I’d say that in this scheme a “bare” highway=path
without any other tags, precisely and fairly understandably classifies an “unknown” path. Routers absolutely should consider them nigh impassable and route around (or very heavily penalize) such “bare” paths.
Except that is highly unlikely to have been the intention of most mappers who have mapped highway=path
up to now. Any time I mapped highway=path, it was simply to map a path with no visible designation for a particular mode of transport (but clearly not for 4 wheel vehicles) - which I understood to be the approved approach to that kind of path. I fully intended it to be routable, just as much as highway=footway
. These days I would try to add a surface=
tag at a minimum, but I wasn’t always very aware of secondary tags so I probably added a lot of bare highway=path
in earlier days.
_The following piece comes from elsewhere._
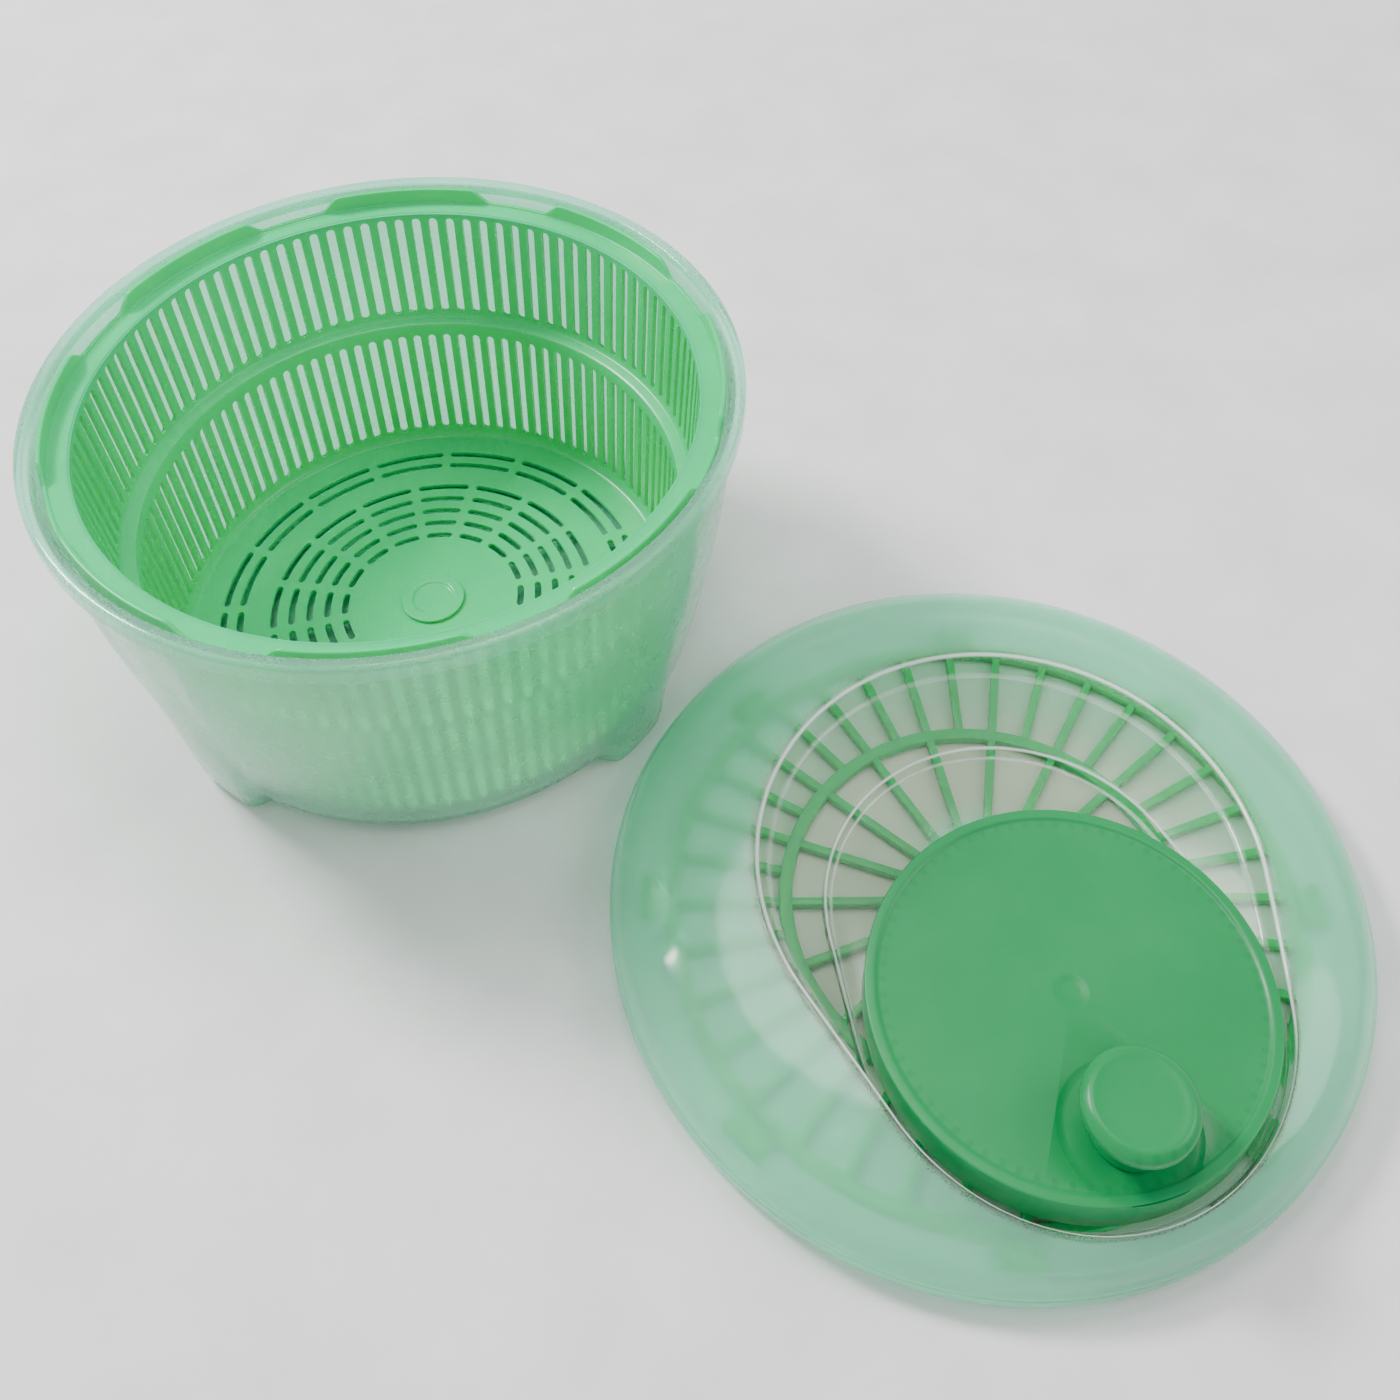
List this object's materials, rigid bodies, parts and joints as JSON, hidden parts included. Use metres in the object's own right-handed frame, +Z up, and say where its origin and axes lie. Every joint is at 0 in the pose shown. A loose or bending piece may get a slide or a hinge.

It was never intended in any way as equivalent to highway=road
, and I don’t see how we can now act as if it was.
I agree with @Minh_Nguyen that it probably makes sense to penalise bare highway=path
relative to more clearly-defined nearby alternatives. But considering them impassable, or close to it, seems to be going too far.
I agree, I think you have expressed this the wrong way round here. The poll tells us that most respondents see a pathway of unknown classification as taggable as highway=path
, but that’s a very different thing from seeing highway=path
as generally being of unknown classification.

I’d say that in this scheme a “bare”
highway=path
without any other tags, precisely and fairly understandably classifies an “unknown” path. Routers absolutely should consider them nigh impassable and route around (or very heavily penalize) such “bare” paths.
If highway=path without any other tags were considered impassabe, I would have to re-tag many perfectly passable paths in all the hiking/foot routes I maintain in NL, which is only a fraction of all the routes. Few, if any, NL mappers will do that.

If highway=path without any other tags were considered impassabe, I would have to re-tag many perfectly passable paths in all the hiking/foot routes
indeed, highway=path is passable, or you should not tag it like this.